**Directions for this task:** Copy down every line where the string "joints" shows up.

**Data extract:**
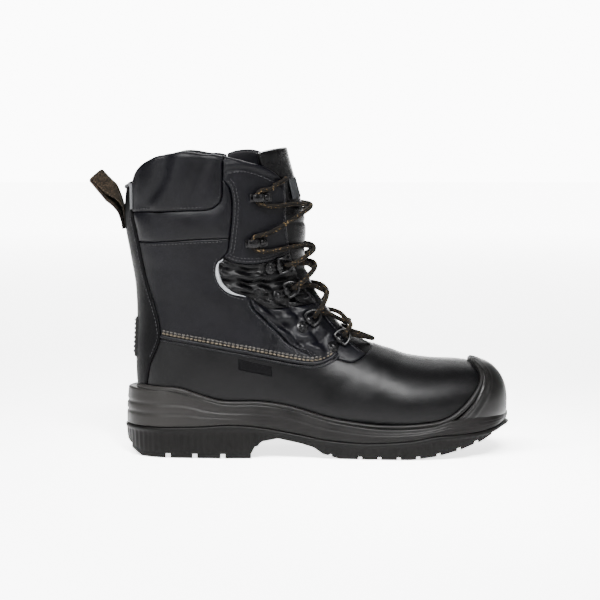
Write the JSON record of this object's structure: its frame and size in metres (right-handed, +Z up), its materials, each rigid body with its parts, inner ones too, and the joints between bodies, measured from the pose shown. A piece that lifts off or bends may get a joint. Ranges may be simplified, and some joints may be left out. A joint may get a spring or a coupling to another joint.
{
  "type": "steel toe work boot",
  "caption": "High-leg lace-up safety boot with a scuff cap over a steel toe, padded collar, flexing ankle panel, ring and hook lacing, rear pull loop and lugged rubber sole.",
  "frame": {"origin": "centre of the boot's bounding box in plan, on the floor under the sole", "axes": "+X towards the toe, +Z up, +Y the inner side, so -Y is the outer side of this right boot"},
  "size_m": [0.3344, 0.1072, 0.2424],
  "materials": {
    "leather": "satin, broad grain",
    "soft_leather": "soft satin, wrinkled",
    "rubber": "matt",
    "steel": "brushed",
    "board": "matt pressed board",
    "lining_cloth": "matt mesh",
    "grey_trim": "slightly reflective tape",
    "black_metal": "glossy black",
    "cord_cloth": "woven, flecked",
    "tag_cloth": "woven"
  },
  "bodies": {
    "boot": {"ankle_band_lateral": "leather", "ankle_band_medial": "leather", "backstay": "leather", "collar_binding": "grey_trim", "collar_pad_lateral": "leather", "collar_pad_medial": "leather", "flex_gusset_lateral": "soft_leather", "flex_gusset_medial": "soft_leather", "heel_counter": "board", "heel_patch": "rubber", "hook_rivet_lateral_1": "black_metal", "hook_rivet_lateral_2": "black_metal", "hook_rivet_medial_1": "black_metal", "hook_rivet_medial_2": "black_metal", "insole_board": "board", "lace": "cord_cloth", "lace_hook_lateral_1": "black_metal", "lace_hook_lateral_2": "black_metal", "lace_hook_medial_1": "black_metal", "lace_hook_medial_2": "black_metal", "lining": "lining_cloth", "lower_eyestay_lateral": "leather", "lower_eyestay_medial": "leather", "midsole": "rubber", "outsole": "rubber", "piping_lateral": "grey_trim", "piping_medial": "grey_trim", "quarter_lateral": "leather", "quarter_medial": "leather", "ring_clip_lateral_1": "black_metal", "ring_clip_lateral_2": "black_metal", "ring_clip_lateral_3": "black_metal", "ring_clip_lateral_4": "black_metal", "ring_clip_medial_1": "black_metal", "ring_clip_medial_2": "black_metal", "ring_clip_medial_3": "black_metal", "ring_clip_medial_4": "black_metal", "seam_tape_lateral": "leather", "seam_tape_medial": "leather", "shank": "steel", "side_tag": "tag_cloth", "steel_toe_cap": "steel", "toe_bumper": "rubber", "toe_cap_edge_strip": "rubber", "tongue": "soft_leather", "upper_facing_lateral": "leather", "upper_facing_medial": "leather", "vamp": "leather"},
    "pull_loop": {"pull_loop": "cord_cloth"},
    "tongue_end": {"tongue_top": "soft_leather", "tongue_label": "grey_trim"},
    "loose_footbed": {"footbed": "lining_cloth"},
    "ring_lateral_1": {"d_ring_lateral_1": "black_metal"},
    "ring_lateral_2": {"d_ring_lateral_2": "black_metal"},
    "ring_lateral_3": {"d_ring_lateral_3": "black_metal"},
    "ring_lateral_4": {"d_ring_lateral_4": "black_metal"},
    "ring_medial_1": {"d_ring_medial_1": "black_metal"},
    "ring_medial_2": {"d_ring_medial_2": "black_metal"},
    "ring_medial_3": {"d_ring_medial_3": "black_metal"},
    "ring_medial_4": {"d_ring_medial_4": "black_metal"}
  },
  "joints": [
    {"name": "pull_loop_swing", "type": "hinge", "parent": "boot", "child": "pull_loop", "pos_m": [-0.1425, 0, 0.1945], "axis": [0, 1, 0], "range_deg": [-60, 15]},
    {"name": "tongue_fold", "type": "hinge", "parent": "boot", "child": "tongue_end", "pos_m": [-0.0014, 0, 0.198], "axis": [0, 1, 0], "range_deg": [0, 40]},
    {"name": "footbed_lift", "type": "hinge", "parent": "boot", "child": "loose_footbed", "pos_m": [0.15, 0, 0.0305], "axis": [0, 1, 0], "range_deg": [0, 3]},
    {"name": "ring_swing_lateral_1", "type": "hinge", "parent": "boot", "child": "ring_lateral_1", "pos_m": [0.0302, -0.02977, 0.09148], "axis": [-0.7333, 0.1494, 0.6633], "range_deg": [-5, 5]},
    {"name": "ring_swing_lateral_2", "type": "hinge", "parent": "boot", "child": "ring_lateral_2", "pos_m": [0.00656, -0.03192, 0.1071], "axis": [-0.6679, 0.0624, 0.7417], "range_deg": [-5, 5]},
    {"name": "ring_swing_lateral_3", "type": "hinge", "parent": "boot", "child": "ring_lateral_3", "pos_m": [-0.01115, -0.03239, 0.13026], "axis": [-0.4332, -0.0267, 0.9009], "range_deg": [-5, 5]},
    {"name": "ring_swing_lateral_4", "type": "hinge", "parent": "boot", "child": "ring_lateral_4", "pos_m": [-0.01702, -0.03466, 0.1498], "axis": [-0.1671, -0.127, 0.9777], "range_deg": [-5, 5]},
    {"name": "ring_swing_medial_1", "type": "hinge", "parent": "boot", "child": "ring_medial_1", "pos_m": [0.03018, 0.02466, 0.0915], "axis": [0.7364, 0.156, -0.6583], "range_deg": [-5, 5]},
    {"name": "ring_swing_medial_2", "type": "hinge", "parent": "boot", "child": "ring_medial_2", "pos_m": [0.00667, 0.02809, 0.10698], "axis": [0.6464, 0.0147, -0.7629], "range_deg": [-5, 5]},
    {"name": "ring_swing_medial_3", "type": "hinge", "parent": "boot", "child": "ring_medial_3", "pos_m": [-0.01091, 0.03122, 0.12988], "axis": [0.3489, -0.1625, -0.923], "range_deg": [-5, 5]},
    {"name": "ring_swing_medial_4", "type": "hinge", "parent": "boot", "child": "ring_medial_4", "pos_m": [-0.01702, 0.03466, 0.1498], "axis": [0.1671, -0.127, -0.9777], "range_deg": [-5, 5]}
  ]
}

**Finished answer:**
Write the JSON record of this object's structure: its frame and size in metres (right-handed, +Z up), its materials, each rigid body with its parts, inner ones too, and the joints between bodies, measured from the pose shown. A piece that lifts off or bends may get a joint. Ranges may be simplified, and some joints may be left out. A joint may get a spring or a coupling to another joint.
  "joints": [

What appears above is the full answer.